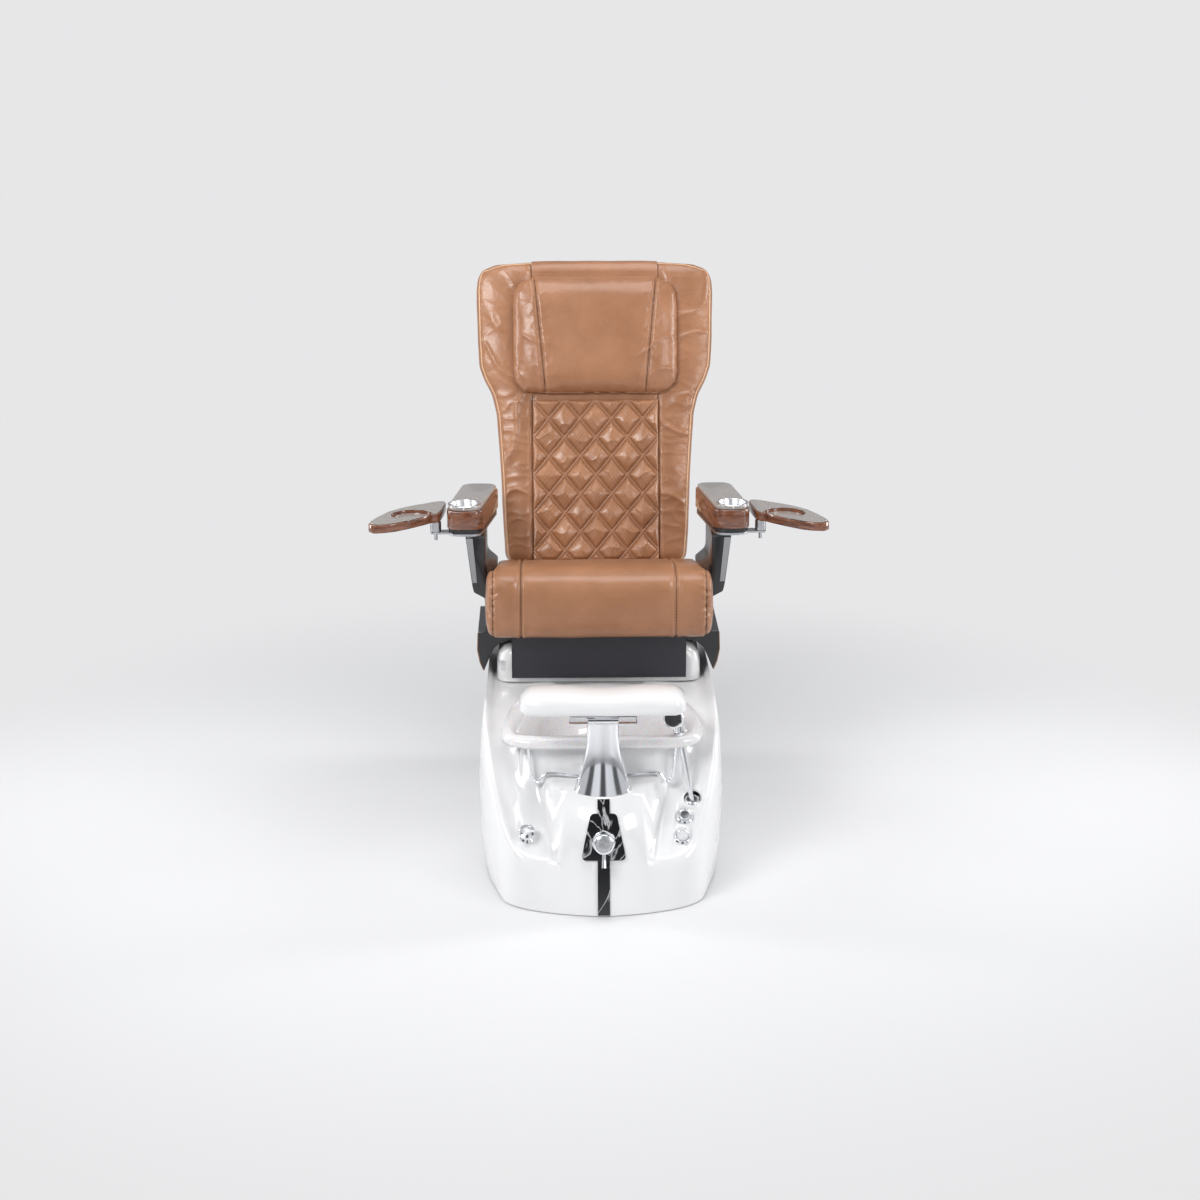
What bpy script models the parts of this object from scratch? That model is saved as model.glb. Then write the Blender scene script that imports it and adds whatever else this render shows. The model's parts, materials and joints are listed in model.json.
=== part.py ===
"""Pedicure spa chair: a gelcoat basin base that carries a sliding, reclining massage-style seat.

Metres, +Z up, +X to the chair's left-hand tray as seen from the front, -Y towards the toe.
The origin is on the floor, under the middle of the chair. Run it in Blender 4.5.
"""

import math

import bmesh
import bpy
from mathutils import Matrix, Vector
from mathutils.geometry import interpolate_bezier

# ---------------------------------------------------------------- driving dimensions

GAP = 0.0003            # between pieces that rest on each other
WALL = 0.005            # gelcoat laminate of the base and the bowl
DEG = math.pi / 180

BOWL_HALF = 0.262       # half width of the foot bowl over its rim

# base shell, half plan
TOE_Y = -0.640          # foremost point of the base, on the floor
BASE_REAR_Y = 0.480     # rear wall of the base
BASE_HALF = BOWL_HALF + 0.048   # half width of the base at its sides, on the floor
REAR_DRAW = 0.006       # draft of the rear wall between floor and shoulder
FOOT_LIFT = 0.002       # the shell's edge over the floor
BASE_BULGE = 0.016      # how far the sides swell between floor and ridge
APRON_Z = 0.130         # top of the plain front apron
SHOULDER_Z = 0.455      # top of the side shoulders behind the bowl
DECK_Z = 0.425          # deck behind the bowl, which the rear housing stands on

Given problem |
All of the data shown above must be copied exactly.

Correct answer |
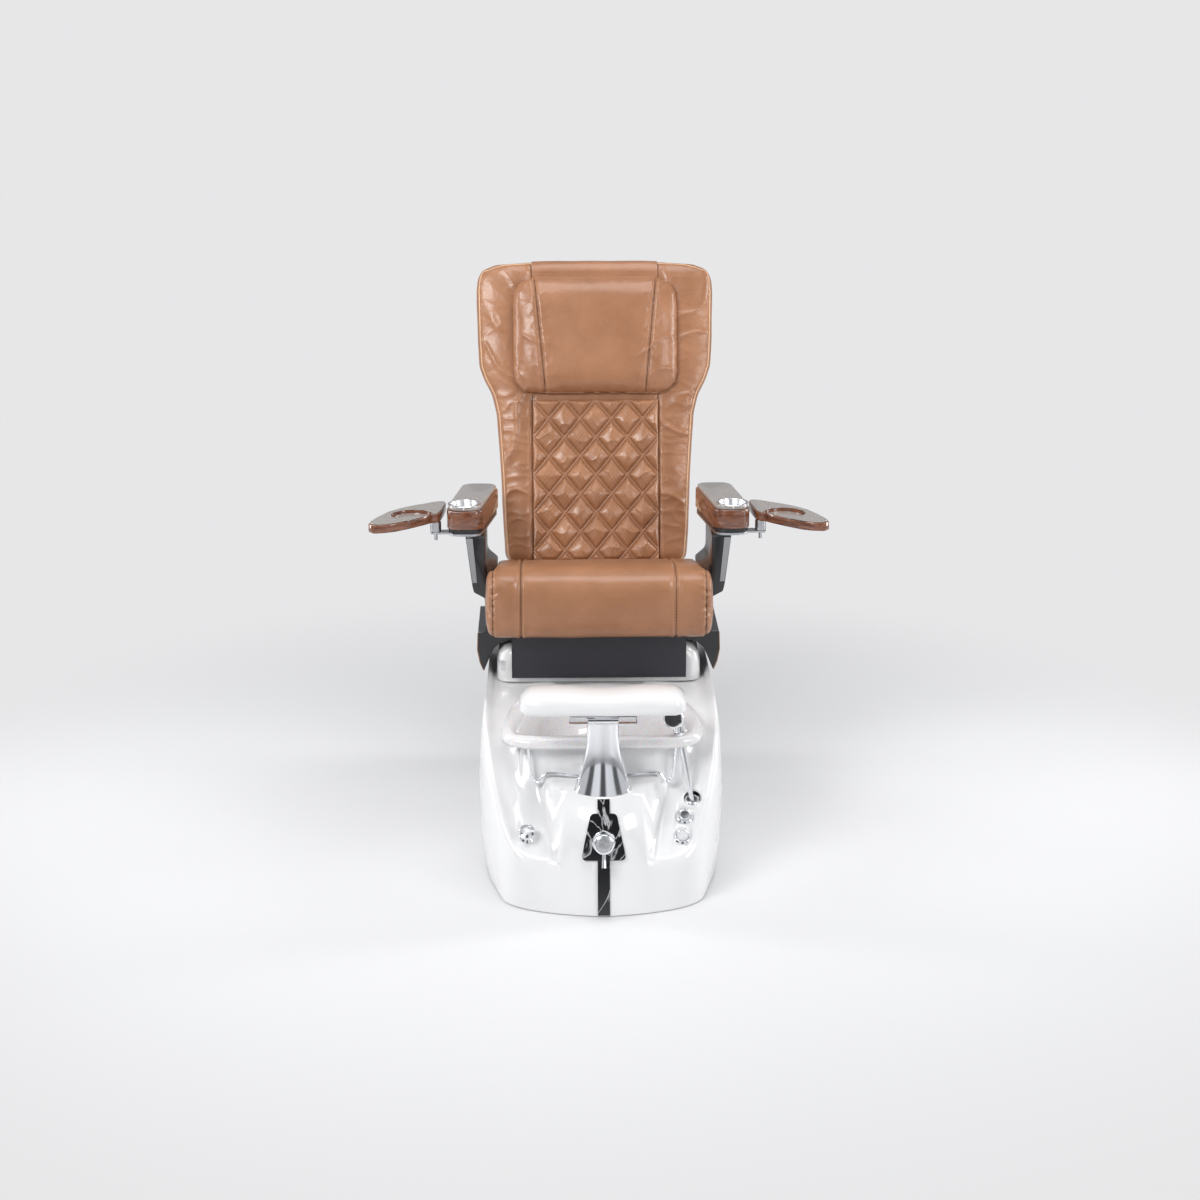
What bpy script models the parts of this object from scratch? That model is saved as model.glb. Then write the Blender scene script that imports it and adds whatever else this render shows. The model's parts, materials and joints are listed in model.json.
=== part.py ===
"""Pedicure spa chair: a gelcoat basin base that carries a sliding, reclining massage-style seat.

Metres, +Z up, +X to the chair's left-hand tray as seen from the front, -Y towards the toe.
The origin is on the floor, under the middle of the chair. Run it in Blender 4.5.
"""

import math

import bmesh
import bpy
from mathutils import Matrix, Vector
from mathutils.geometry import interpolate_bezier

# ---------------------------------------------------------------- driving dimensions

GAP = 0.0003            # between pieces that rest on each other
WALL = 0.005            # gelcoat laminate of the base and the bowl
DEG = math.pi / 180

BOWL_HALF = 0.262       # half width of the foot bowl over its rim

# base shell, half plan
TOE_Y = -0.640          # foremost point of the base, on the floor
BASE_REAR_Y = 0.480     # rear wall of the base
BASE_HALF = BOWL_HALF + 0.048   # half width of the base at its sides, on the floor
REAR_DRAW = 0.006       # draft of the rear wall between floor and shoulder
FOOT_LIFT = 0.002       # the shell's edge over the floor
BASE_BULGE = 0.016      # how far the sides swell between floor and ridge
APRON_Z = 0.130         # top of the plain front apron
SHOULDER_Z = 0.455      # top of the side shoulders behind the bowl
DECK_Z = 0.425          # deck behind the bowl, which the rear housing stands on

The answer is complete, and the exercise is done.